Wen oder was wollen Sie unbedingt noch lesen? 
›Leonardo da Vinci und die Frauen – eine Künstlerbiographie‹ von meiner tollen Kollegin Kia Vahland. Da Vinci war seiner Zeit ja in vielem voraus, nicht nur wissenschaftlich, technisch, künstlerisch, sondern auch in seinen Ansichten: Er war homosexuell, trug pinkfarbene Umhänge und war überzeugter Vegetarier. Noch dazu brach er mit Konventionen, was den Umgang mit Frauen betraf. Er malte sie als selbstbewusste, zugewandte Wesen, das war revolutionär. 

Was lesen Sie zurzeit? 
Die Autobiographie von Otto Waalkes, der ja wie ich in Emden geboren ist. Sie lehrt so viel über das Wesen von Komik und das Leben als Komiker – und ist dabei erstaunlich ernst. 

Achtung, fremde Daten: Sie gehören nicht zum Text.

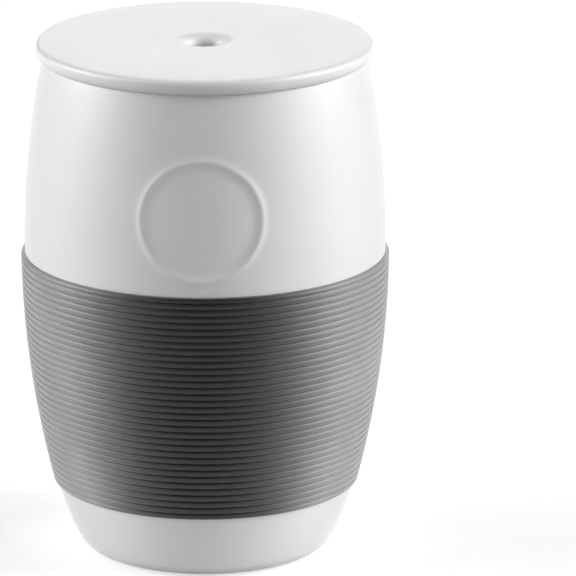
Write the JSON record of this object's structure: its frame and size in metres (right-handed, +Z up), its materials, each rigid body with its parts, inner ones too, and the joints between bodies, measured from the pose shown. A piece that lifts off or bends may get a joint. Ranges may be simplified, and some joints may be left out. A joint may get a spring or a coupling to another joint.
{
  "type": "microwave egg cooker",
  "caption": "Barrel-shaped ceramic cup with a drop-in lid vented at its centre and a ribbed silicone grip sleeve, for cooking eggs in a microwave oven.",
  "frame": {"origin": "on the table, under the centre of the foot ring", "axes": "+Z up along the cup's axis, -Y towards the front with the round badge, +X to the right seen from the front"},
  "size_m": [0.0868, 0.0868, 0.1227],
  "materials": {
    "cup_glaze": "gloss",
    "lid_glaze": "gloss",
    "sleeve_silicone": "matte"
  },
  "bodies": {
    "root": {"cup": "cup_glaze", "lid": "lid_glaze", "sleeve": "sleeve_silicone"}
  },
  "joints": []
}
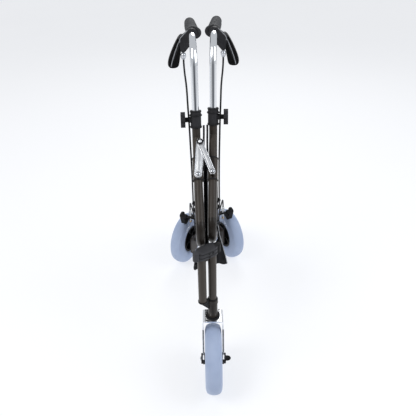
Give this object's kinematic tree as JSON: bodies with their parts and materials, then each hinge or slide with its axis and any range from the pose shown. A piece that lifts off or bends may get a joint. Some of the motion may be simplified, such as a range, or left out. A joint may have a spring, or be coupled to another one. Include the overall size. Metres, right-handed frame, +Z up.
{
  "type": "rollator walker",
  "caption": "Folding delta walker with a swivel front wheel, toed rear wheels, telescoping grips with brake levers, a folding brace and a hanging fabric bag.",
  "frame": {"origin": "centre of the folded walker's bounding box, on the floor", "axes": "+Z up, +Y from the front wheel to the rear wheels, +X across to the walker's side that carries the caster"},
  "size_m": [0.2812, 0.8078, 0.939],
  "materials": {
    "frame_paint": "hammered dark bronze enamel",
    "zinc": "bright zinc plate",
    "chrome_tube": "bright chrome",
    "tyre": "pale blue-grey solid tyre",
    "hub_plastic": "moulded black",
    "black_plastic": "fine-grained black",
    "grey_plastic": "dark grey moulding",
    "grip_rubber": "textured dark grey",
    "cable_sheath": "smooth black sheath",
    "steel": "ground bearing steel",
    "bag_nylon": "black woven nylon"
  },
  "bodies": {
    "right_side": {"right_upper_tube": "frame_paint", "right_lower_tube": "frame_paint", "right_rear_tube": "frame_paint", "right_post": "frame_paint", "right_axle_plate": "frame_paint", "right_axle": "zinc", "right_height_collar": "black_plastic", "right_cable_clips": "black_plastic", "right_brake_bracket": "black_plastic", "right_brake_adjuster": "zinc", "right_brake_cable": "cable_sheath", "hinge_band": "grey_plastic", "caster_housing": "frame_paint", "caster_bearings": "steel", "lower_bracket": "black_plastic", "bag": "bag_nylon"},
    "left_side": {"left_upper_tube": "frame_paint", "left_lower_tube": "frame_paint", "left_rear_tube": "frame_paint", "left_post": "frame_paint", "left_axle_plate": "frame_paint", "left_axle": "zinc", "left_height_collar": "black_plastic", "left_cable_clips": "black_plastic", "left_brake_bracket": "black_plastic", "left_brake_adjuster": "zinc", "left_brake_cable": "cable_sheath"},
    "caster": {"caster_fork": "zinc", "caster_stem": "zinc", "caster_dust_ring": "black_plastic", "front_axle": "zinc", "front_axle_washers": "black_plastic", "front_cap_nut": "black_plastic"},
    "front_wheel": {"front_tyre": "tyre", "front_hub": "hub_plastic", "front_bearings": "steel"},
    "left_wheel": {"left_tyre": "tyre", "left_hub": "hub_plastic", "left_bearings": "steel"},
    "right_wheel": {"right_tyre": "tyre", "right_hub": "hub_plastic", "right_bearings": "steel"},
    "left_handle": {"left_handle_tube": "chrome_tube", "left_grip": "grip_rubber", "left_lever_clamp": "black_plastic", "left_lever_adjuster": "zinc"},
    "left_lever": {"left_brake_lever": "black_plastic"},
    "left_height_knob": {"left_knob": "black_plastic"},
    "left_brake": {"left_brake_arm": "black_plastic"},
    "left_sleeve": {"left_brace_sleeve": "grey_plastic"},
    "left_link": {"left_brace_link": "zinc"},
    "right_handle": {"right_handle_tube": "chrome_tube", "right_grip": "grip_rubber", "right_lever_clamp": "black_plastic", "right_lever_adjuster": "zinc"},
    "right_lever": {"right_brake_lever": "black_plastic"},
    "right_height_knob": {"right_knob": "black_plastic"},
    "right_brake": {"right_brake_arm": "black_plastic"},
    "right_sleeve": {"right_brace_sleeve": "grey_plastic"},
    "right_link": {"right_brace_link": "zinc"}
  },
  "joints": [
    {"name": "fold", "type": "hinge", "parent": "right_side", "child": "left_side", "pos_m": [-0.0135, -0.2768, 0.39], "axis": [0, 0, 1], "range_deg": [0, 54]},
    {"name": "caster_swivel", "type": "hinge", "parent": "right_side", "child": "caster", "pos_m": [0.0135, -0.2588, 0.262], "axis": [0, 0, 1], "continuous": true},
    {"name": "front_wheel_spin", "type": "hinge", "parent": "caster", "child": "front_wheel", "pos_m": [0.0135, -0.3038, 0.1], "axis": [1, 0, 0], "continuous": true},
    {"name": "left_wheel_spin", "type": "hinge", "parent": "left_side", "child": "left_wheel", "pos_m": [-0.0814, 0.2862, 0.1], "axis": [-0.891, 0.454, 0], "continuous": true},
    {"name": "left_handle_height", "type": "slide", "parent": "left_side", "child": "left_handle", "axis": [-0.0083, 0.2077, 0.9781], "range_m": [-0.04, 0.01], "deforming": ["left_brake_cable"]},
    {"name": "left_lever_squeeze", "type": "hinge", "parent": "left_handle", "child": "left_lever", "pos_m": [-0.05799, 0.08472, 0.91], "axis": [0.075, -0.9972, 0], "range_deg": [0, 10], "stiffness_Nm_per_rad": 0.6, "springref_deg": -2.86},
    {"name": "left_brake_swing", "type": "hinge", "parent": "left_side", "child": "left_brake", "pos_m": [-0.08895, 0.23393, 0.24], "axis": [-0.891, 0.454, 0], "range_deg": [0, 5]},
    {"name": "left_knob_turn", "type": "hinge", "parent": "left_side", "child": "left_height_knob", "pos_m": [-0.05303, -0.03999, 0.728], "axis": [-0.9992, -0.0401, 0], "range_deg": [0, 540]},
    {"name": "left_sleeve_turn", "type": "hinge", "parent": "left_side", "child": "left_sleeve", "pos_m": [-0.01904, -0.13878, 0.61161], "axis": [-0.0319, 0.7951, 0.6056], "range_deg": [-21.53, 0]},
    {"name": "left_link_swing", "type": "hinge", "parent": "left_sleeve", "child": "left_link", "pos_m": [-0.01867, -0.1481, 0.62387], "axis": [0.0243, -0.6051, 0.7958], "range_deg": [-83.51, 0]},
    {"name": "right_wheel_spin", "type": "hinge", "parent": "right_side", "child": "right_wheel", "pos_m": [0.0814, 0.3112, 0.1], "axis": [0.891, 0.454, 0], "continuous": true},
    {"name": "right_handle_height", "type": "slide", "parent": "right_side", "child": "right_handle", "axis": [0.0083, 0.2077, 0.9781], "range_m": [-0.04, 0.01], "deforming": ["right_brake_cable"]},
    {"name": "right_lever_squeeze", "type": "hinge", "parent": "right_handle", "child": "right_lever", "pos_m": [0.05799, 0.10272, 0.91], "axis": [0.075, 0.9972, 0], "range_deg": [0, 10], "stiffness_Nm_per_rad": 0.6, "springref_deg": -2.86},
    {"name": "right_brake_swing", "type": "hinge", "parent": "right_side", "child": "right_brake", "pos_m": [0.08895, 0.25893, 0.24], "axis": [-0.891, -0.454, 0], "range_deg": [0, 5]},
    {"name": "right_knob_turn", "type": "hinge", "parent": "right_side", "child": "right_height_knob", "pos_m": [0.05303, -0.02199, 0.728], "axis": [0.9992, -0.0401, 0], "range_deg": [0, 540]},
    {"name": "right_sleeve_turn", "type": "hinge", "parent": "right_side", "child": "right_sleeve", "pos_m": [0.01876, -0.12793, 0.60616], "axis": [0.0319, 0.7951, 0.6056], "range_deg": [0, 16.19]},
    {"name": "right_link_swing", "type": "hinge", "parent": "right_sleeve", "child": "right_link", "pos_m": [0.01801, -0.14645, 0.63051], "axis": [-0.0243, -0.6051, 0.7958], "range_deg": [0, 63.74]}
  ],
  "couplings": [
    {"joint": "left_brake_swing", "follows": "left_lever_squeeze", "ratio": 0.5},
    {"joint": "left_sleeve_turn", "follows": "fold", "ratio": -0.39691},
    {"joint": "left_link_swing", "follows": "fold", "ratio": -1.5427},
    {"joint": "right_brake_swing", "follows": "right_lever_squeeze", "ratio": 0.5},
    {"joint": "right_sleeve_turn", "follows": "fold", "ratio": 0.29794},
    {"joint": "right_link_swing", "follows": "fold", "ratio": 1.1766}
  ]
}
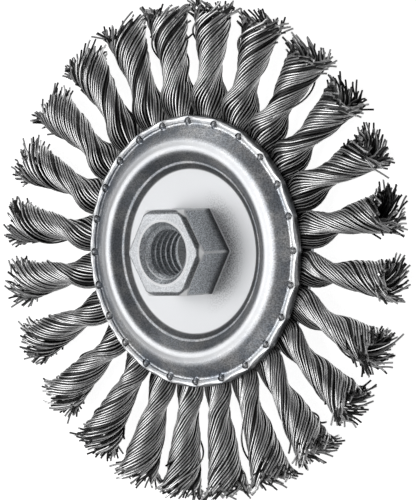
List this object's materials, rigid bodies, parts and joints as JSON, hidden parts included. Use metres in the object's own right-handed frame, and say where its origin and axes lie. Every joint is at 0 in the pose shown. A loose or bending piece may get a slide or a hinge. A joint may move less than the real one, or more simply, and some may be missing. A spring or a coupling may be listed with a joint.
{
  "type": "wire wheel brush",
  "caption": "Round brush of twisted steel wire knots clamped between two pressed plates on a hexagonal threaded hub, for an angle grinder.",
  "frame": {"origin": "on the wheel's axis, in the plane that the crest of the back plate rests on", "axes": "+Z along the wheel's axis, out of the nut's mouth; +X through a corner of the nut, +Y through a bead of the rim"},
  "size_m": [0.1248, 0.1248, 0.0207],
  "materials": {
    "zinc_plate": "bright zinc plated sheet, lightly mottled",
    "zinc_nut": "grained zinc plating over a forged hexagon",
    "core_steel": "plain pressed steel",
    "knot_wire": "drawn steel wire, dark with bright flanks"
  },
  "bodies": {
    "root": {"back_plate": "zinc_plate", "back_spacer": "core_steel", "core_disc": "core_steel", "front_plate": "zinc_plate", "front_spacer": "core_steel", "hub_nut": "zinc_nut", "knot_01": "knot_wire", "knot_02": "knot_wire", "knot_03": "knot_wire", "knot_04": "knot_wire", "knot_05": "knot_wire", "knot_06": "knot_wire", "knot_07": "knot_wire", "knot_08": "knot_wire", "knot_09": "knot_wire", "knot_10": "knot_wire", "knot_11": "knot_wire", "knot_12": "knot_wire", "knot_13": "knot_wire", "knot_14": "knot_wire", "knot_15": "knot_wire", "knot_16": "knot_wire", "knot_17": "knot_wire", "knot_18": "knot_wire", "knot_19": "knot_wire", "knot_20": "knot_wire", "knot_21": "knot_wire", "knot_22": "knot_wire", "knot_23": "knot_wire", "knot_24": "knot_wire"}
  },
  "joints": []
}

Wo lesen Sie am liebsten? 
Am allerliebsten lese ich im Zug. Zugfahren ist geschenkte Zeit. Im Zug darf man mal so richtig nichts tun und ist trotzdem in Bewegung – für mich als unruhiger Geist, der gerne aktiv und in Bewegung ist, eine herrliche Kombination und DIE Gelegenheit, richtig lange am Stück zu lesen. 

Wann legen Sie jedes Buch beiseite? 
Für ein gutes Gespräch mit einem Menschen.